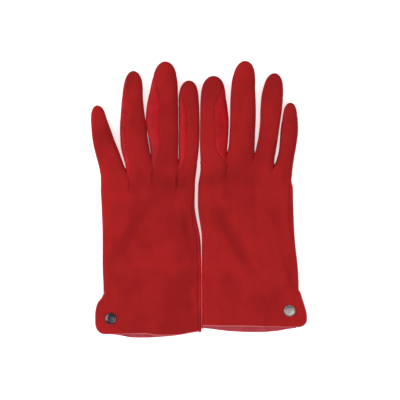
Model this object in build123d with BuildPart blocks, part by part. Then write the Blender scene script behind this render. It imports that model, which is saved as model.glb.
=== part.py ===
"""A pair of fitted leather gloves with touchscreen fingertips, lying flat with their backs up.

Each glove is a sewn shell of separate leather pieces over a lining: a back, a palm with a round
thumb hole, a back strip, a palm strip and side gussets (fourchettes) on every finger, a thumb, and
a cuff tab that closes a side vent with a snap. Fingers point along +Y, backs face +Z, and the
origin is under the middle of the pair. Plan places are measured from the middle line between the
gloves (x) and from the left glove's cuff edge (y), then moved to the origin by place().
"""

from build123d import *
import math
import os

# ---- driving dimensions, in millimetres -------------------------------------------------------

LEATHER = 0.9               # outer leather
LINING = 0.8                # knitted lining
GAP = 0.25                  # each of two neighbouring bodies stays this far from their border
WALL_MARGIN = 0.1           # so that a finger's own side wall is never trimmed away
ORIGIN = (0.8, 122.0)       # middle of the pair, in plan
LIFT = 0.6                  # the cuff stands on the snap's back plate, this thick

CUFF_HEIGHT = 8.8           # outside height of the closed cuff
PALM_HEIGHT = 11.0          # outside height of the hand above the folded thumb
PALM_BOTTOM = 9.2           # underside of the hand where the thumb lies beneath it
PALM_ROLL = 3.0             # degrees that the inner side is raised by the thumb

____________

[WRITTEN TASK] Beginning at the first line above, repeat exactly until the line containing "# ---- driving", which is included.

[COMPLETE RESPONSE]
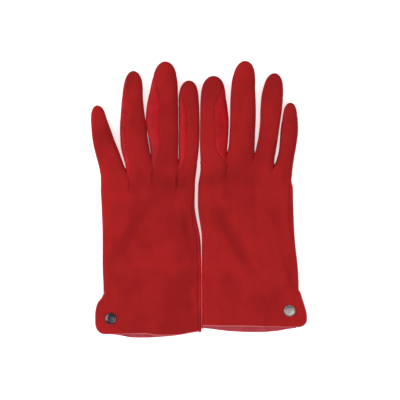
Model this object in build123d with BuildPart blocks, part by part. Then write the Blender scene script behind this render. It imports that model, which is saved as model.glb.
=== part.py ===
"""A pair of fitted leather gloves with touchscreen fingertips, lying flat with their backs up.

Each glove is a sewn shell of separate leather pieces over a lining: a back, a palm with a round
thumb hole, a back strip, a palm strip and side gussets (fourchettes) on every finger, a thumb, and
a cuff tab that closes a side vent with a snap. Fingers point along +Y, backs face +Z, and the
origin is under the middle of the pair. Plan places are measured from the middle line between the
gloves (x) and from the left glove's cuff edge (y), then moved to the origin by place().
"""

from build123d import *
import math
import os

# ---- driving dimensions, in millimetres -------------------------------------------------------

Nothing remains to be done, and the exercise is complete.